In the Asia region, CSOs view the erosion of trust as a manifestation of the systematic issues surrounding development cooperation, and can only be attained through the shift in political will that puts people at the center of development processes. As Jennifer del Rosario-Malonzo of IBON International said in the spotlight session on fostering collective efforts for sustainable development impact, “people – especially those marginalized – should be at the center, in the field, calling the shots,” which means including women, youth, Indigenous Peoples, workers, farmers, fisherfolk, migrants, urban poor, in these initiatives such as the new Global Partnership Monitoring.
2) Promoting locally-led development
CSOs welcome the strides development actors have been making towards localization, which includes the Donor Statement on Supporting Locally Led Development released during HLM3. The localization approach is seen as an opportunity to make development adaptive to various contexts, sustainable and effective. Localization necessitates the shifting of power to local actors, such as communities and local organizations, providing them the necessary support to lead solutions. Translating this promise into action will require significant changes in the current structures and ways of working.
While there were efforts to localize, the Summit continued to heed calls from businesses and corporations to privatize development. The private sector is given prominence as they are seen as important financiers in solving conflicts and the climate emergency. While there are avenues for private sector entities to intervene, such as the work of social enterprises and MSMEs towards industrialization and self-reliance, CSOs have raised alarm on their negative impacts for the sake of profit.
In Asia and other parts of the global South, Indigenous and rural communities face militarization and the exploitation of labor and natural resources by businesses through their profit-making and development activities. As Beverly Longid of the International Indigenous Peoples’ Movement for Self-Determination and Liberation posed in the session on private sector engagement, “Whose perspective are we doing development cooperation? Are we doing it from the perspective of profit, or are we doing it from the perspective of people’s lives?”

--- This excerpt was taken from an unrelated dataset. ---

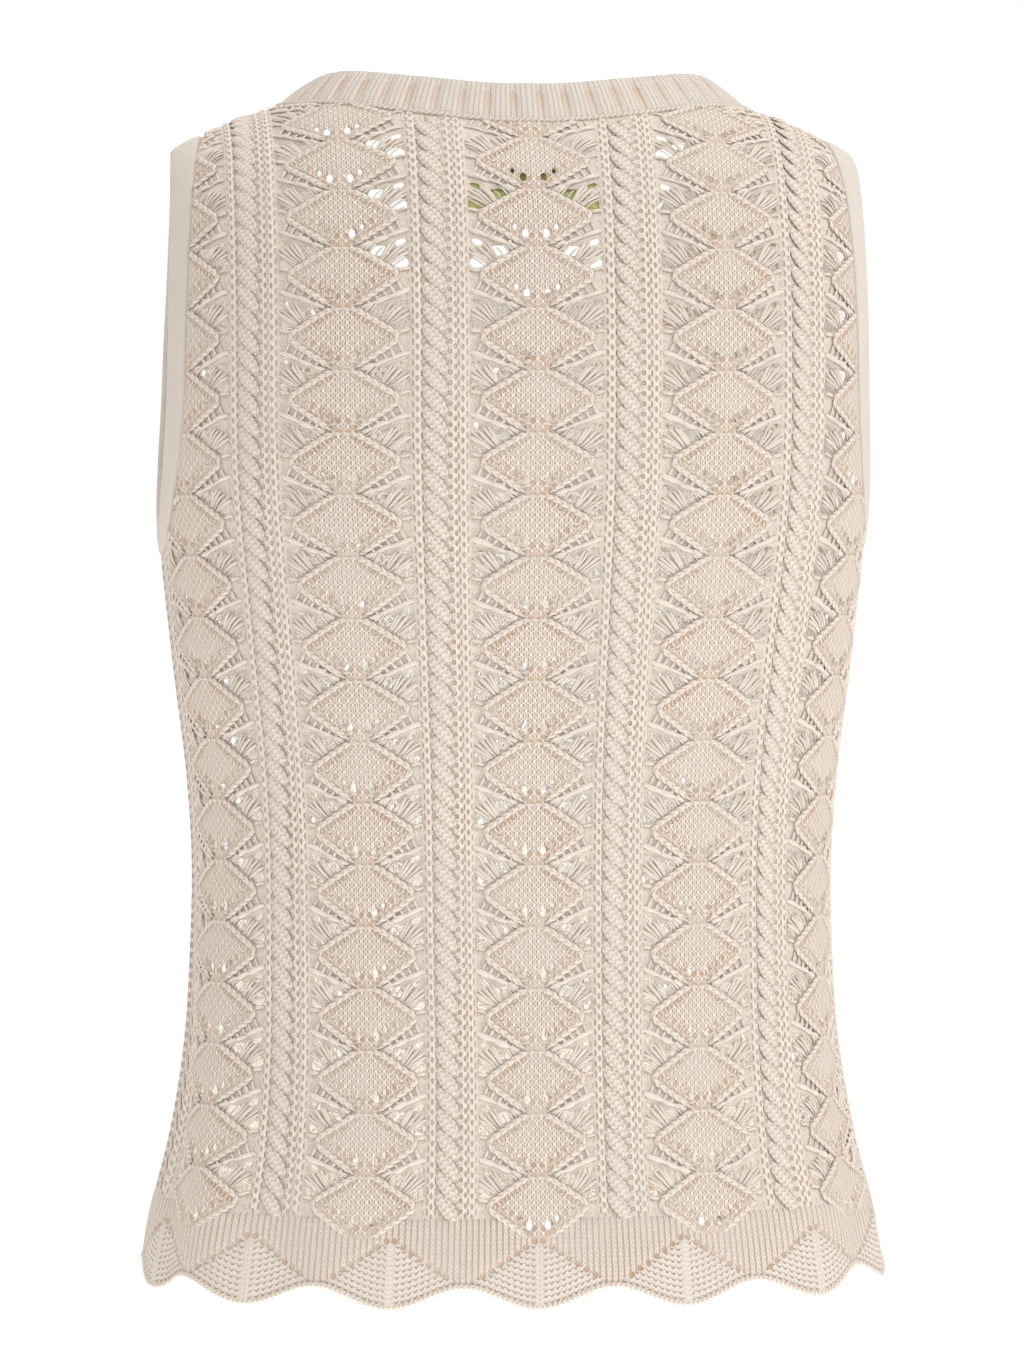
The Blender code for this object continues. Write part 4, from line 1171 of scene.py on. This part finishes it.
def make_label(cloth, material):
    across, up = LABEL_CELLS
    columns = np.linspace(-0.5, 0.5, across + 1) * LABEL_WIDTH / COLUMN_WIDTH
    rows = LABEL_TOP_ROW - np.linspace(1, 0, up + 1) * LABEL_HEIGHT / ROW
    column, row = np.meshgrid(columns, rows)
    base, normal = cloth.at(column, row), cloth.normal(column, row)
    near = base - normal * (WALL + LABEL_SETBACK)
    far = near - normal * LABEL_THICK
    index = np.arange(column.size).reshape(column.shape)
    quads = np.stack((index[:-1, :-1], index[1:, :-1], index[1:, 1:], index[:-1, 1:]), -1).reshape(-1, 4)
    rim = np.concatenate((index[0, :], index[1:, -1], index[-1, -2::-1], index[-2:0:-1, 0]))
    following = np.roll(rim, -1)
    side = np.stack((rim, following, following + column.size, rim + column.size), 1)
    faces = np.vstack((quads, quads[:, ::-1] + column.size, side))
    flat = np.stack((column.ravel() * WIDE, row.ravel() * TALL), 1) / LABEL_THREAD
    uv = np.vstack((flat, flat))[faces.ravel()]
    vertices = np.vstack((near.reshape(-1, 3), far.reshape(-1, 3)))
    return add_mesh("label_strip", vertices, faces.tolist(), [material], [("stitch", uv)])


cord, strand, band, rope = cord_material(), strand_material(), band_material(), rope_material()
panel_materials = [
    moss_material(), fan_material(), chain_material(), purl_material(),
    groove_material(), jersey_material(), garter_material(),
]
knits = {}
for panel, label in ((BACK, "back"), (FRONT, "front")):
    knit = Knit(panel)
    knits[panel] = knit
    sheet = make_panel(knit, f"knit_{label}", panel_materials)
    extras = [
        make_cords(knit, f"{label}_outlines", cord),
        make_strands(knit, f"{label}_ladders", strand),
        make_ropes(knit, f"{label}_ropes", rope),
        make_hem_roll(knit, f"{label}_hem_edge", cord),
    ]
    for piece in (sheet, *extras):
        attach(piece, "root")
    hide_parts(f"{label}_panel")

neckband, neck_seam = make_neckband(rib_material(), cord)
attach(neck_seam, "root")
left_armband = make_armband("knit_left_armband", False, band)
right_armband = make_armband("knit_right_armband", True, band)
bands = ((neckband, "neckband"), (left_armband, "left_armhole_band"), (right_armband, "right_armhole_band"))
for piece, node in bands:
    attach(piece, "root")
    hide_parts(node)
label = make_label(knits[BACK].cloth, label_material())
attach(label, "root")
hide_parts("neck_label")

# Surroundings: camera, lights and floor.
PIXELS_PER_METRE = 2250.0
IMAGE_WIDTH = 1024
SENSOR_WIDTH = 27.0
DISTANCE = 2.30
TARGET = (0.0, 0.0, -0.2665)
YAW = math.radians(6.0)
CAMERA_HEIGHT = -0.185


def aim(thing, place, target):
    thing.location = place
    direction = np.array(target) - np.array(place)
    tilt = math.atan2(direction[2], math.hypot(direction[0], direction[1]))
    turn = math.atan2(direction[1], direction[0])
    thing.rotation_euler = (math.pi / 2 + tilt, 0, turn - math.pi / 2)


camera_data = bpy.data.cameras.new("camera")
camera_data.sensor_fit = "HORIZONTAL"
camera_data.sensor_width = SENSOR_WIDTH
camera_data.lens = SENSOR_WIDTH * DISTANCE / (IMAGE_WIDTH / PIXELS_PER_METRE)
camera_data.clip_start = 0.05
camera = bpy.data.objects.new("camera", camera_data)
bpy.context.scene.collection.objects.link(camera)
aim(camera, (DISTANCE * math.sin(YAW), DISTANCE * math.cos(YAW), CAMERA_HEIGHT), TARGET)
bpy.context.scene.camera = camera


def area_light(name, place, target, size, power, colour=(1.0, 1.0, 1.0)):
    data = bpy.data.lights.new(name, "AREA")
    data.shape = "RECTANGLE"
    data.size, data.size_y = size
    data.energy = power
    data.color = colour
    light = bpy.data.objects.new(name, data)
    bpy.context.scene.collection.objects.link(light)
    aim(light, place, target)
    return light


area_light("key", (-1.8, 1.3, 1.4), (0, 0, -0.25), (1.0, 1.4), 20.5)
area_light("fill", (1.9, 1.5, 0.9), (0, 0, -0.1), (1.6, 1.8), 2)
area_light("front_fill", (0.4, -2.4, 0.9), (0, 0, -0.25), (2.0, 2.0), 16)
area_light("under_fill", (0.0, 0.1, -1.25), (0, 0.0, -0.5), (1.0, 1.0), 12)
# A weak lamp inside the hollow, for the light that comes in through the lace.
inner_place, inner_target, inner_colour = (0.0, 0.02, -0.30), (0, -0.1, -0.30), (0.66, 0.86, 1.0)
inner_fill = area_light("inner_fill", inner_place, inner_target, (0.14, 0.36), 0.30, inner_colour)
inner_fill.visible_camera = False

world = bpy.data.worlds.new("studio")
bpy.context.scene.world = world
world.use_nodes = True
background = world.node_tree.nodes["Background"]
background.inputs["Color"].default_value = (1.0, 1.0, 1.0, 1.0)
direction = joined(world.node_tree, "ShaderNodeTexCoord", "Generated", {})
sideways, up = (joined(world.node_tree, "ShaderNodeSeparateXYZ", k, {0: direction}) for k in (0, 2))
dimmed = (sideways * 0.75 - up).smooth(0.20, 1.0, 1.06, 0.70)
world.node_tree.links.new(dimmed.socket, background.inputs["Strength"])
bpy.context.scene.view_settings.view_transform = "Standard"

FLOOR_RADIUS, FLOOR_AT = 2.2, (0, 0, -1.35)
bpy.ops.mesh.primitive_circle_add(vertices=96, radius=FLOOR_RADIUS, fill_type="NGON", location=FLOOR_AT)
floor = bpy.context.active_object
floor.name = "floor"
pale = bpy.data.materials.new("pale_floor")
pale.use_nodes = True
pale_inputs = pale.node_tree.nodes["Principled BSDF"].inputs
pale_inputs["Base Color"].default_value = (0.74, 0.74, 0.735, 1.0)
pale_inputs["Roughness"].default_value = 0.9
floor.data.materials.append(pale)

If not monitored and regulated properly, private sector activities can exacerbate rather than address issues on development. Development actors, especially governments, have the duty to ensure that business activities are aligned with the Kampala Principles, as well as international human rights and labor standards. Most importantly, the 0.7% GNI commitment for Official Development Assistance (ODA) must be met and even exceeded, in order to lessen the reliance on private investments and to effectively finance the localization of development.

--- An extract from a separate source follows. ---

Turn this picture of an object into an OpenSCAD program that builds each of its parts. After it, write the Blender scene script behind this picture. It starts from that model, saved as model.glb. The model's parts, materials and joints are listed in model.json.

3) Revitalizing commitment to the development effectiveness agenda
Given that the available resources are massively insufficient to address the crises the world faces, all of the commitments surrounding development cooperation must hinge on the development effectiveness agenda. A decade after Busan, the principles of country ownership, focus on results, inclusive partnerships and mutual transparency and accountability remain relevant now more than ever. Civil society actors further assert that the “effectiveness agenda must be at the center of development discourse”.
Adopting these principles translates to efforts towards meeting Agenda 2030 and the Paris Agreement, addressing the root causes of conflict and spearheading Triple Nexus programs according to the DAC Nexus Recommendation, fostering solidarity through South-South and triangular cooperation, and delivering on pledges for climate financing. Aligning efforts with the DE agenda also means giving the marginalized and vulnerable a seat at the table in order to genuinely forward a people-centered, rights-based approach to development that sufficiently answers to the needs of the people.
The HLM3 provided an opportunity for various development actors to come together and tackle how to approach the crises the world faces. CSOs from the platform will sustain its engagement in development processes to monitor and seek accountability for the promises made during the Summit. Further strategizing for a regional engagement and continued mobilization at the national, local levels for the revised Global Partnership Monitoring will be pursued by the Asia constituency. While HLM3 is a landmark event, the implementation and follow-through of commitments from the Summit are even more crucial in order to save lives, uphold rights, pursue just peace and protect the environment.